Traditional pagination relies on operations whose cost increases as datasets grow. Cursor-based pagination relies on indexed lookups whose cost remains constant.

As a result:

  • Long-running queries are eliminated
  • Database resource usage becomes more predictable
  • Administrative responsiveness is preserved over time

This approach aligns with how relational databases are designed to operate efficiently.

Summary

Large System Mode addresses a structural limitation of page-based pagination in large subscriber databases.

By switching to cursor-based navigation, Interspire Email Marketer v8.7.3 allows subscriber management to remain usable and responsive without configuration changes, schema modifications, or operational workarounds.

Frequently Asked Questions

Q: Will I lose any data or functionality?
A: No.
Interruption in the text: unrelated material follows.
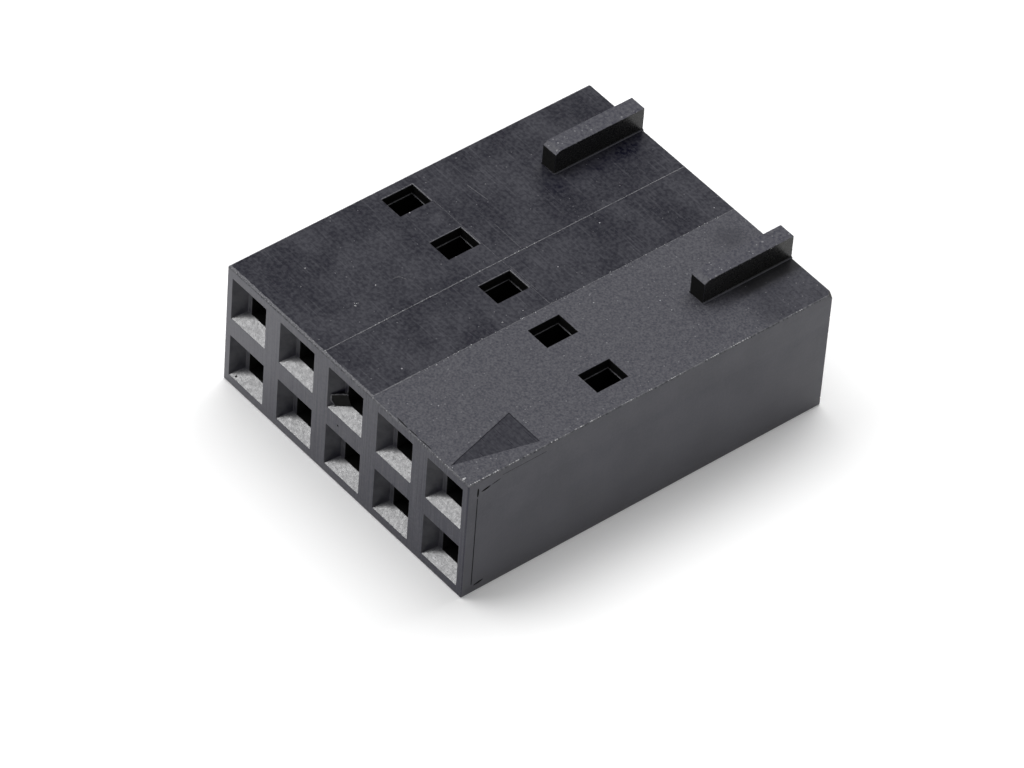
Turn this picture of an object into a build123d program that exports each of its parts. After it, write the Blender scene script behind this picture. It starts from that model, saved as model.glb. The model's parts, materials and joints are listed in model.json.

Large System Mode only changes how pagination works. All subscriber data and management features remain unchanged.

Q: Can I disable it later if needed?
A: Yes. Remove the LARGE_SYSTEM_MODE setting from config.php to restore traditional pagination. The change is immediate and reversible.

Q: Will other users see the change?
A: Yes. This is a system-wide setting. All users will see Previous and Next navigation instead of numbered pages.

Q: Does this require database changes or migration?
A: No schema changes are required. Required indexes are created during installation or upgrade, not when Large System Mode is enabled.

About This Feature

Large System Mode was developed in response to customer feedback from high-volume email marketing operations. It is available in Interspire Email Marketer v8.7.3.